You don’t need any experience with yoga or meditation to attend. There are no poses to hold, no flexibility required, and nothing to “do” other than lie there and listen.
Who Should Be Cautious
Sound baths are gentle enough for most people, but certain conditions call for caution. If you have a pacemaker, defibrillator, or deep-brain stimulation device, the vibrations from instruments placed near or on the body could interfere with those devices. Metal implants near the surface of the body can also be problematic if a practitioner places a singing bowl directly on that area.

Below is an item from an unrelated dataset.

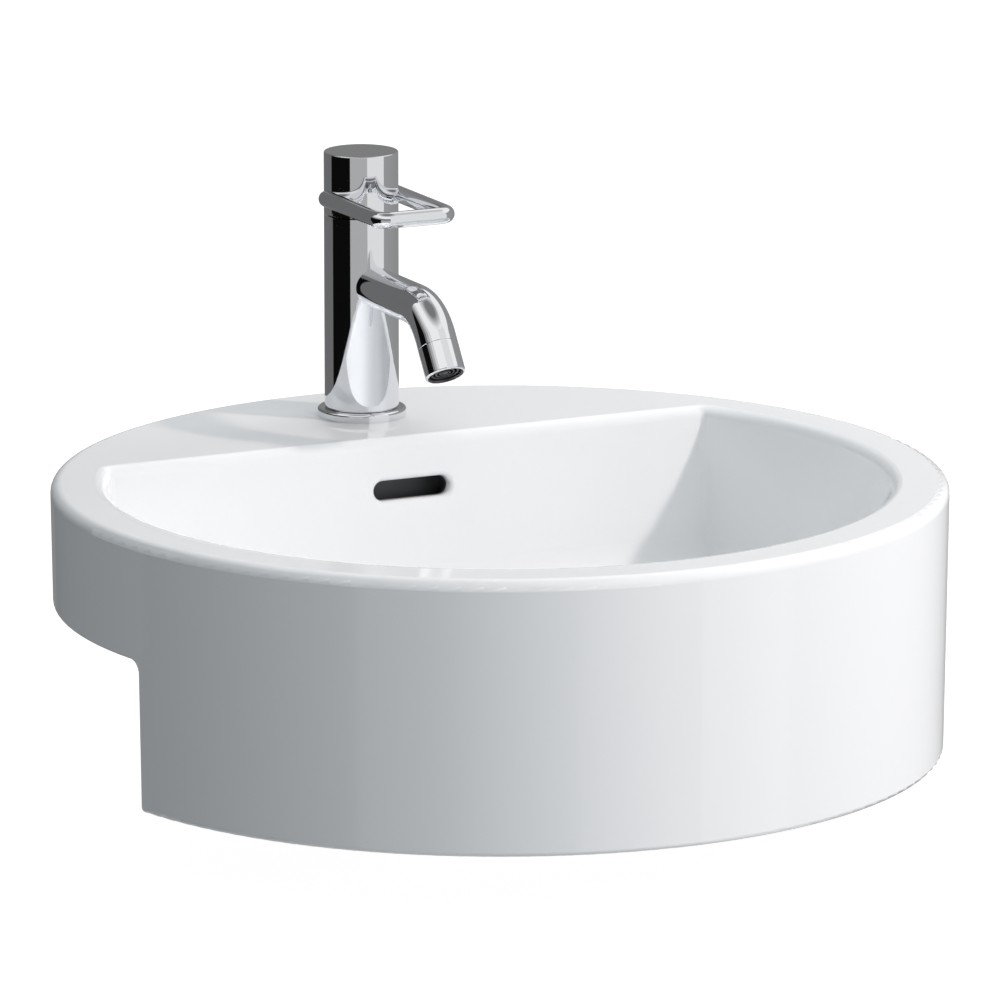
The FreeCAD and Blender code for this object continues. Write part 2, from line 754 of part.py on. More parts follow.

People with epilepsy, particularly sound-induced epilepsy, should avoid sessions that use rapid sound pulses or intense percussive instruments. Anyone with a heart condition or vascular issues should check with a doctor beforehand. Pregnancy, especially in the first trimester, is another reason to be cautious, as the effects of intense vibration on early development aren’t well studied. And for people dealing with unresolved trauma or high anxiety, the deep nervous system activation of a sound bath can sometimes feel overwhelming rather than calming. If that applies to you, starting with a shorter, gentler session and letting the practitioner know your situation ahead of time can help.